An object is thrown upward with a velocity of 128ft/sec.Find out the time taken to reach the ground.
To find the time taken for the object to reach the ground, we can use the equation of motion for free-falling objects. The equation is:
y = y0 + v0 * t - (1/2) * g * t^2
Where:
y = final position (in this case, the ground)
y0 = initial position (height from which the object is thrown, which is usually taken as 0 in these problems)
v0 = initial velocity (velocity with which the object is thrown)
t = time taken
g = acceleration due to gravity (approximately 32 ft/sec^2)
Since the object is thrown upward, the initial velocity will be positive.
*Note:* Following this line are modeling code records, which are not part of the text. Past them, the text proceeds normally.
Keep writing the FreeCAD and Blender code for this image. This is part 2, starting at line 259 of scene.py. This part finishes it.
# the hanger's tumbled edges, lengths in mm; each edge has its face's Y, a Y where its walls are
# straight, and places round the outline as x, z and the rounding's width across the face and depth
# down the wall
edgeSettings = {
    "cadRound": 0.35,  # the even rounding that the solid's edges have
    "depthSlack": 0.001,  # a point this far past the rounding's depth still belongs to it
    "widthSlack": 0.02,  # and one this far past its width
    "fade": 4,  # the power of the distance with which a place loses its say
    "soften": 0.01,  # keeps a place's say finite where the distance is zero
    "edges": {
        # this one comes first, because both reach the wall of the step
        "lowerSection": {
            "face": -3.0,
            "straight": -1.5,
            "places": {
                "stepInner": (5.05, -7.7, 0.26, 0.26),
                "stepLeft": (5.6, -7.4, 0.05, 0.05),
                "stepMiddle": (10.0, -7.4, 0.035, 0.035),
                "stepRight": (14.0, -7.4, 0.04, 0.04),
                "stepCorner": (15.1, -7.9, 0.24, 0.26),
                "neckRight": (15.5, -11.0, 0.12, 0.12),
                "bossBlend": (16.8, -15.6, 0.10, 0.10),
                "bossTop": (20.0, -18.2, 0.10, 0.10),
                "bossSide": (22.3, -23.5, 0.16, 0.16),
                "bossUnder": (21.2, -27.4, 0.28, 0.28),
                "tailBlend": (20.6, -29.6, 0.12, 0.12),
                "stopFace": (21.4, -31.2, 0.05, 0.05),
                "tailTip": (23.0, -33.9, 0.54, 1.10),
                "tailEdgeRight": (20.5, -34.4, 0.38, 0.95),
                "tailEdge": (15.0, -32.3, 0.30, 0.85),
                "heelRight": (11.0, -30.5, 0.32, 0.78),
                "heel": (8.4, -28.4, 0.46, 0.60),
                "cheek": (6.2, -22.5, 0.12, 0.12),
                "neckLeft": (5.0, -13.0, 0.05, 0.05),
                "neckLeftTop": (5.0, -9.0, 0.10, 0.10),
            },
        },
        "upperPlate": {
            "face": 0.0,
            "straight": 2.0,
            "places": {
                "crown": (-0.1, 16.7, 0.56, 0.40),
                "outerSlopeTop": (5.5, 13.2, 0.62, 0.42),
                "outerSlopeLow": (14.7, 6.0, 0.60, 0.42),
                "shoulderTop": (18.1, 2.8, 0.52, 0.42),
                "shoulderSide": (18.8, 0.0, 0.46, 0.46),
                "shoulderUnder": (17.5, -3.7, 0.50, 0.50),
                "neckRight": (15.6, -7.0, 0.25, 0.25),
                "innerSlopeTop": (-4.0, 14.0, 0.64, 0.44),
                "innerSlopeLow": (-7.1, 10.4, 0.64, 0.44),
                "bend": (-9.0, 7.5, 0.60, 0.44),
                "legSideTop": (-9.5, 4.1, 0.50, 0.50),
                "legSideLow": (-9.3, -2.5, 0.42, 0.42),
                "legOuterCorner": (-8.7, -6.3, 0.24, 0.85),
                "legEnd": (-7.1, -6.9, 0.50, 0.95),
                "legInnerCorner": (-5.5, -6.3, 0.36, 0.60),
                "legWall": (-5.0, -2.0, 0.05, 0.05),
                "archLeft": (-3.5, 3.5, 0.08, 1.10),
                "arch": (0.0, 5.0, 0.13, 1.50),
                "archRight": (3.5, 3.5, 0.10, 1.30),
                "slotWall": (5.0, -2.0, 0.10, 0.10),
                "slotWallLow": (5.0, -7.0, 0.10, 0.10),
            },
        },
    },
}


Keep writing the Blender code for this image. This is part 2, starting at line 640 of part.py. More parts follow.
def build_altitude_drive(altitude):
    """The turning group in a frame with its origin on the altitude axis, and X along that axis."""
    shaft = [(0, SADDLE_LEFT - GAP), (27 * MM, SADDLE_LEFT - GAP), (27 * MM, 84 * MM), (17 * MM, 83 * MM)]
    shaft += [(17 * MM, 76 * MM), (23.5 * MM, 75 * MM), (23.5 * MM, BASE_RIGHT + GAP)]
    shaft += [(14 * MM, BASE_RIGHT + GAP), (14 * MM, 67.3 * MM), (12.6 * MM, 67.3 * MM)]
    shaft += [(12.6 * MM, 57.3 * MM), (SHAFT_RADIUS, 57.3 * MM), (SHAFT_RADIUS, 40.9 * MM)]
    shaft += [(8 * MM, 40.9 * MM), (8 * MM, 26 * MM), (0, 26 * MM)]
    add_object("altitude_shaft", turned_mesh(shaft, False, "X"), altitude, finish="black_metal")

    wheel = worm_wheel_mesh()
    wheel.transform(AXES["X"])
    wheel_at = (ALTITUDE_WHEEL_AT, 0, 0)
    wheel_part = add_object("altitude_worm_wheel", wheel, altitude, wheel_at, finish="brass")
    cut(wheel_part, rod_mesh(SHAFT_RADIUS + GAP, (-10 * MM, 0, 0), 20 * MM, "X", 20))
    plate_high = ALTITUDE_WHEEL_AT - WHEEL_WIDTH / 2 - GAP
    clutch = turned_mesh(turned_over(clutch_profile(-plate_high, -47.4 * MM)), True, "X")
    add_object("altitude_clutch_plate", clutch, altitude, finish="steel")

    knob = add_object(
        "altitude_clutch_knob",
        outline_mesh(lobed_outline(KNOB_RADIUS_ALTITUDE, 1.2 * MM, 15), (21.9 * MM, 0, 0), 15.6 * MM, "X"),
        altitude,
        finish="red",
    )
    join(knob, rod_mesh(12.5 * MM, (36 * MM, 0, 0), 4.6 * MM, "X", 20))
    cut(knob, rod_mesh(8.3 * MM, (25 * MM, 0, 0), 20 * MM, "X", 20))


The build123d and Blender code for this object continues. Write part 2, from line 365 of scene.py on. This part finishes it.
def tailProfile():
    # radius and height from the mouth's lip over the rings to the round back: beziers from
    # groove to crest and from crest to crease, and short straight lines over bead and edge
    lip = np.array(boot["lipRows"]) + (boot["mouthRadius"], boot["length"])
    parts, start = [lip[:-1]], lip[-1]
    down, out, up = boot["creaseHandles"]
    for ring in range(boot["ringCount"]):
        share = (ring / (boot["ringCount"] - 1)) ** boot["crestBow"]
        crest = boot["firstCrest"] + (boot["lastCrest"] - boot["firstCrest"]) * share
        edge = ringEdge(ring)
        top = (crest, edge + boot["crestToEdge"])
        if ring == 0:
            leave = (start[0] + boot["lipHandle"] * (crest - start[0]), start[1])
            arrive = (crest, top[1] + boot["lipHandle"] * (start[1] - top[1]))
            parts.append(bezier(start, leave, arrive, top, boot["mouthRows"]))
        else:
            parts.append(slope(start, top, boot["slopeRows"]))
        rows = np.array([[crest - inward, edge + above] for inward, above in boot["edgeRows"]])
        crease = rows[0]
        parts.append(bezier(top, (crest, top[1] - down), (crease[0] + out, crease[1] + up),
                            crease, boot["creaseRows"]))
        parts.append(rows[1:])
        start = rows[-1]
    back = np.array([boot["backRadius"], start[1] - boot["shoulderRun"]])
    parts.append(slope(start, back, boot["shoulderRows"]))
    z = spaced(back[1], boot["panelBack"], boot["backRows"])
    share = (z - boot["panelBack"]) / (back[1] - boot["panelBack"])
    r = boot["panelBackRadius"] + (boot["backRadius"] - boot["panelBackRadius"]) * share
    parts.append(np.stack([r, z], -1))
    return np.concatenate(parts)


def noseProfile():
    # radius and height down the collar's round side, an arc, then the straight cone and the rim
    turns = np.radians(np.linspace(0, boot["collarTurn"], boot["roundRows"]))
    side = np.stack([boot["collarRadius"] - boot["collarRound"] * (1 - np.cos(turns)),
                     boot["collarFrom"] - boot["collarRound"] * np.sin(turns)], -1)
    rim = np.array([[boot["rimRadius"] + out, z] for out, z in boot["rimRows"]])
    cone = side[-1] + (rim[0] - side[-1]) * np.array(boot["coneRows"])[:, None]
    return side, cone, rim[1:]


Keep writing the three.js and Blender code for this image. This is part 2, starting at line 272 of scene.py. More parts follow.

We can substitute the given values into the equation and solve for time (t):
y = 0 + 128 * t - (1/2) * 32 * t^2
0 = 128t - 16t^2
Now, we have a quadratic equation. To solve for t, we can factor or use the quadratic formula.
In this case, let's use the quadratic formula:
t = (-b ± √(b^2 - 4ac)) / 2a
For our equation: 0 = -16t^2 + 128t
a = -16
b = 128
c = 0
Substituting in the values:
t = (-128 ± √(128^2 - 4 * -16 * 0)) / (2 * -16)
t = (-128 ± √(16384)) / -32
t = (-128 ± 128) / -32
Now, solving for t, we have two possible solutions:
t1 = (-128 + 128) / -32 = 0
t2 = (-128 - 128) / -32 = 8
The first solution (t = 0) represents the initial time when the object is thrown, so we ignore it. Thus, the time taken for the object to reach the ground is 8 seconds.
you know that the height
h = 128t - 16t^2 = 16t(8-t)
so, note that it hits the ground when h=0.
now just do the math.